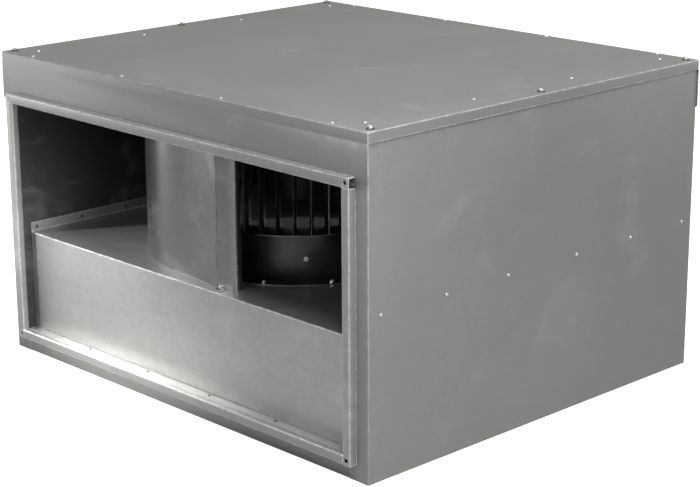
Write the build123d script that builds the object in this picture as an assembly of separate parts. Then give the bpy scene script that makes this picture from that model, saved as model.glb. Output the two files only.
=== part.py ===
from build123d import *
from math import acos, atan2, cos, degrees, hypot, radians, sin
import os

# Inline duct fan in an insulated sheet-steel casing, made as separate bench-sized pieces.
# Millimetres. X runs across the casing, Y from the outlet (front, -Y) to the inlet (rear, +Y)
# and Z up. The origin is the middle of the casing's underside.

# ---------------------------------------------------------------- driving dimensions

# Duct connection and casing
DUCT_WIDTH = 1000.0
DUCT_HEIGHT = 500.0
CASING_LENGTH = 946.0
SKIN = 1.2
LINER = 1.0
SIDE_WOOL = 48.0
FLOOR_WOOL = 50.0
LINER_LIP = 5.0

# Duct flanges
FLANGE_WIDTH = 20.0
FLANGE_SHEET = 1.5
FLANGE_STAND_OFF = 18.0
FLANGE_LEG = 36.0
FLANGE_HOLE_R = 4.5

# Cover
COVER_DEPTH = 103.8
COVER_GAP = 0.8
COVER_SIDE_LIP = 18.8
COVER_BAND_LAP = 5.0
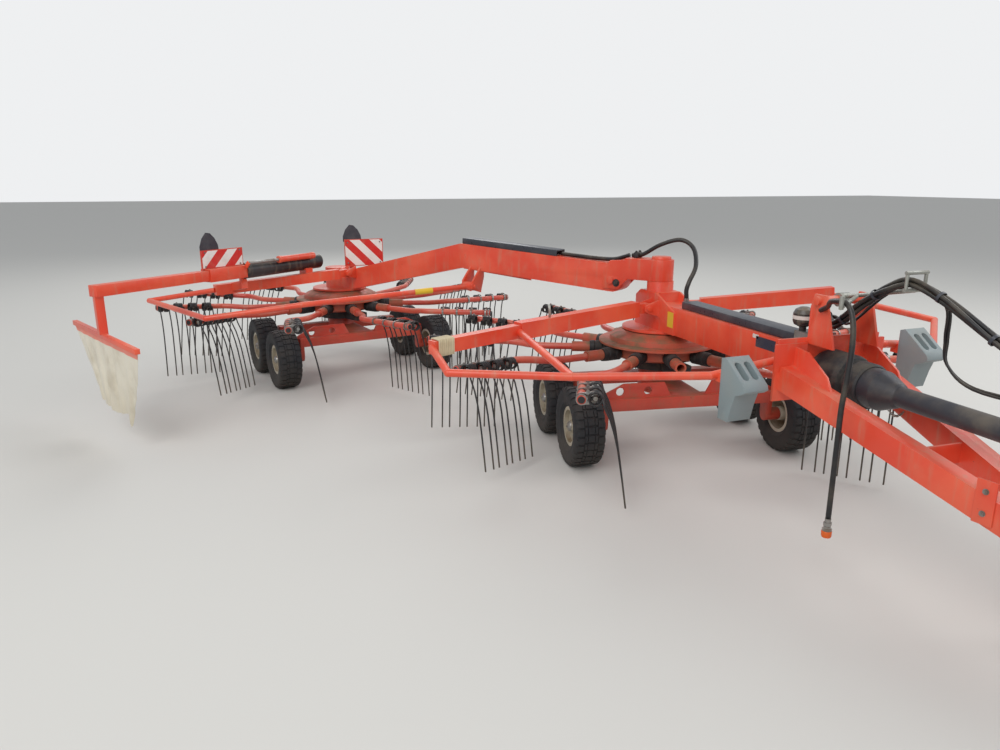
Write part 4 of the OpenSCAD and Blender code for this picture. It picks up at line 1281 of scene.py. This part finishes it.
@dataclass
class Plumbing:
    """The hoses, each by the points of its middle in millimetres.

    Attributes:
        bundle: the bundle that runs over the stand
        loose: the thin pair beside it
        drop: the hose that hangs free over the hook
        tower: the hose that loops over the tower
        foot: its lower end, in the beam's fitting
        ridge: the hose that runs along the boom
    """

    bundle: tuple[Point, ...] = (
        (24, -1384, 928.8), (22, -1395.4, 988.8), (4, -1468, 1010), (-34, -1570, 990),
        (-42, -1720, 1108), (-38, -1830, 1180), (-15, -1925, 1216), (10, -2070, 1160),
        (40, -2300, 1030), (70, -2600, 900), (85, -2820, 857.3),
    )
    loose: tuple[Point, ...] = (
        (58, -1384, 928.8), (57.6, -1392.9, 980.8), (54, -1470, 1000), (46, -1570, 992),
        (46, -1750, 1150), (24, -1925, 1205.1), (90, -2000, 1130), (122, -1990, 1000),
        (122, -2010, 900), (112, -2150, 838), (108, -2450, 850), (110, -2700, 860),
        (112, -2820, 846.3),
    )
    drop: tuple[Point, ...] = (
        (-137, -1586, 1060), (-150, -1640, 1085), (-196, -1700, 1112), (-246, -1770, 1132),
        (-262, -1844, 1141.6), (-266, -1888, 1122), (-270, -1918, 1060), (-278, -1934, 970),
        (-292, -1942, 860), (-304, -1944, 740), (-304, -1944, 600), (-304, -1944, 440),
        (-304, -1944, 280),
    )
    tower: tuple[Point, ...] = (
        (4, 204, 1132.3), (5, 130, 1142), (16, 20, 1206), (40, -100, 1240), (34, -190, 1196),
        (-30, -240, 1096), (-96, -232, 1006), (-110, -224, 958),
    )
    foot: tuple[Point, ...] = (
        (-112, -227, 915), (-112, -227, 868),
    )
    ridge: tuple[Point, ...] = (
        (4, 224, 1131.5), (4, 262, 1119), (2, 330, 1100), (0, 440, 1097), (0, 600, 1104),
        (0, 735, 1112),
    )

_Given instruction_
Count the lines in the records above that contain the word "separate", and reply with only that number.

_Result_
2